* **Task statement**:
Transcribe word for word only the span whose first line is the one with "for item in" and whose last line is the one with "points = [vertex.co"; both of those lines belong to it.
** start Recorded information **
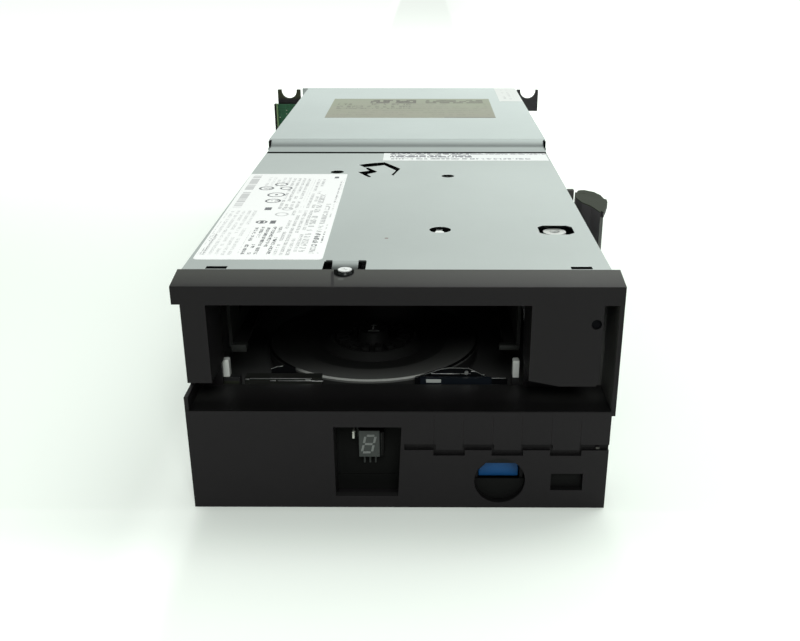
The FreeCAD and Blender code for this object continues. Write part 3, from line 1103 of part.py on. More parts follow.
def screw(x, y, seat, length, head_radius, head_high):
    """A domed cross-head screw, pointing down from its seat."""
    head = cone((x, y), head_radius, f"{head_radius} - head_slope", seat, f"{seat} + {head_high}")
    shank = rod((x, y), "shank_radius", f"{seat} - {length}", seat)
    cross = [block((f"{x} - {a}", f"{x} + {a}"), (f"{y} - {c}", f"{y} + {c}"),
                   (f"{seat} + {head_high} - cross_deep", f"{seat} + {head_high} + 1"))
             for a, c in (("cross_half", "cross_wide"), ("cross_wide", "cross_half"))]
    return cut(fuse(head, shank), *cross)


def side_screws(half, spots):
    """Pan-head screws through the side walls, on both sides, at a half-width."""
    made = []
    for spot in spots:
        for head, tip in (((f"-{half} - pan_high", f"-{half}"), (f"-{half}", f"-{half} + pan_shank_long")),
                          ((half, f"{half} + pan_high"), (f"{half} - pan_shank_long", half))):
            made.append(fuse(rod(spot, "pan_radius", *head, "x"), rod(spot, "pan_shank_radius", *tip, "x")))
    return made


BODY_SCREWS = ((50.0, 52.0), (190.0, 52.0))
REAR_SCREWS = ((242.0, 52.0), (404.0, 52.0))


def fasteners():
    """The bright screw on the front tongue, and the screws of the covers and of the deck."""
    subpart("front_screw", screw("screw_across", "screw_along", "cover_top - tongue_dip", 6, 2.5, 1.5))
    subpart("cover_screws", group(*side_screws("body_half", BODY_SCREWS),
                                  *side_screws("rear_half", REAR_SCREWS)))
    subpart("deck_screws", group(*[screw(x, y, "deck_top", 6, 2.6, 1.6) for x, y in DECK_SPOTS]))


def labels():
    """The thin labels stuck on the covers."""
    for label, seat in (("info", "cover_top"), ("strip", "cover_top"), ("plate", "rear_top"),
                        ("corner", "rear_top")):
        name = {"info": "information_label", "plate": "rear_label"}.get(label, f"{label}_label")
        subpart(name, block((f"{label}_left", f"{label}_right"), (f"{label}_front", f"{label}_rear"),
                            (seat, f"{seat} + label_thick")))


for build in (chassis_base, mechanism_deck, main_cover, bezel, front_card, eject_button, supply_drive,
              takeup_drive, tape_path, head_lift, threading_arm, cartridge_tray, slider_plate,
              loader_train, slot_furniture, side_latch, logic_cards, rear_shells, rear_panel,
              rear_connectors, cooling_fan, rear_bracket, fasteners, labels):
    build()
doc.recompute()

for item in doc.Objects:
    if {"Invalid", "Error"} & set(item.State):
        raise RuntimeError(f"{item.Name} ({item.Label}) did not compute: {item.State}")
for piece in SUBPARTS:
    if piece.Shape.isNull() or not piece.Shape.isValid() or not piece.Shape.Solids:
        raise RuntimeError(f"{piece.Label} has no valid solid")

os.makedirs("parts", exist_ok=True)
for piece in SUBPARTS:
    piece.Shape.exportStep(os.path.join("parts", f"{piece.Label}.step"))
    print(f"{piece.Label:22s} {len(piece.Shape.Solids):3d} solids {piece.Shape.Volume:10.0f} mm3")
print(len(SUBPARTS), "sub-parts")
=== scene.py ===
"""Full-height data tape drive with a library-style rear extension: finishes, small parts and studio."""
import functools
import json
import math

import bmesh
import bpy
from mathutils import Matrix, Vector

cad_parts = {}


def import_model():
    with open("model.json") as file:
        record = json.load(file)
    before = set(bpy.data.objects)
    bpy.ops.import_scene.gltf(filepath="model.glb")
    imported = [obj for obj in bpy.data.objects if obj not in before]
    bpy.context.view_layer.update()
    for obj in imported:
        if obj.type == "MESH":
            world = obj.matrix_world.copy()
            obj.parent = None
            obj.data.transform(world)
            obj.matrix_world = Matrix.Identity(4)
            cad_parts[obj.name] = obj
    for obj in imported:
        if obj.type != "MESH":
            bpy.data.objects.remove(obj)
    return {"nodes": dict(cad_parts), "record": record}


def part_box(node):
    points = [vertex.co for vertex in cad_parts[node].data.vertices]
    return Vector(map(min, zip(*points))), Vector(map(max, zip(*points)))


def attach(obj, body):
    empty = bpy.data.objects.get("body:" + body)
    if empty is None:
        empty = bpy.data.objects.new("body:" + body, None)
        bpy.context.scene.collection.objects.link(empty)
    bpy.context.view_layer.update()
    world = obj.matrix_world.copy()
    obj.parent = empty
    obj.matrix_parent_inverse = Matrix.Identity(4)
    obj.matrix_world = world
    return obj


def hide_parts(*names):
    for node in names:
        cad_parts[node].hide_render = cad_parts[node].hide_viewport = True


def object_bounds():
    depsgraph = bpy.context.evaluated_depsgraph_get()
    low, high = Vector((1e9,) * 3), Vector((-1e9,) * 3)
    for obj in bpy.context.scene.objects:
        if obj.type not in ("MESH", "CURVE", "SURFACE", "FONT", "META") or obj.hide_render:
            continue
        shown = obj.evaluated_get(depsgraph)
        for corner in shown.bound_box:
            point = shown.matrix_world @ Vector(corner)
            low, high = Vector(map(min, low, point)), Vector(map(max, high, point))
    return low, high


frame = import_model()
CAD_BOX = [list(corner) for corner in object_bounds()]
NODES = frame["nodes"]
MM = 0.001
# the drive's own millimetres start at the bezel's front and lowest edge; the frame's origin is behind them
DRIVE_TO_ORIGIN = (0.0, -91.625, -1.2)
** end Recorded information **
* **Task solution**:
for item in doc.Objects:
    if {"Invalid", "Error"} & set(item.State):
        raise RuntimeError(f"{item.Name} ({item.Label}) did not compute: {item.State}")
for piece in SUBPARTS:
    if piece.Shape.isNull() or not piece.Shape.isValid() or not piece.Shape.Solids:
        raise RuntimeError(f"{piece.Label} has no valid solid")

os.makedirs("parts", exist_ok=True)
for piece in SUBPARTS:
    piece.Shape.exportStep(os.path.join("parts", f"{piece.Label}.step"))
    print(f"{piece.Label:22s} {len(piece.Shape.Solids):3d} solids {piece.Shape.Volume:10.0f} mm3")
print(len(SUBPARTS), "sub-parts")
=== scene.py ===
"""Full-height data tape drive with a library-style rear extension: finishes, small parts and studio."""
import functools
import json
import math

import bmesh
import bpy
from mathutils import Matrix, Vector

cad_parts = {}


def import_model():
    with open("model.json") as file:
        record = json.load(file)
    before = set(bpy.data.objects)
    bpy.ops.import_scene.gltf(filepath="model.glb")
    imported = [obj for obj in bpy.data.objects if obj not in before]
    bpy.context.view_layer.update()
    for obj in imported:
        if obj.type == "MESH":
            world = obj.matrix_world.copy()
            obj.parent = None
            obj.data.transform(world)
            obj.matrix_world = Matrix.Identity(4)
            cad_parts[obj.name] = obj
    for obj in imported:
        if obj.type != "MESH":
            bpy.data.objects.remove(obj)
    return {"nodes": dict(cad_parts), "record": record}


def part_box(node):
    points = [vertex.co for vertex in cad_parts[node].data.vertices]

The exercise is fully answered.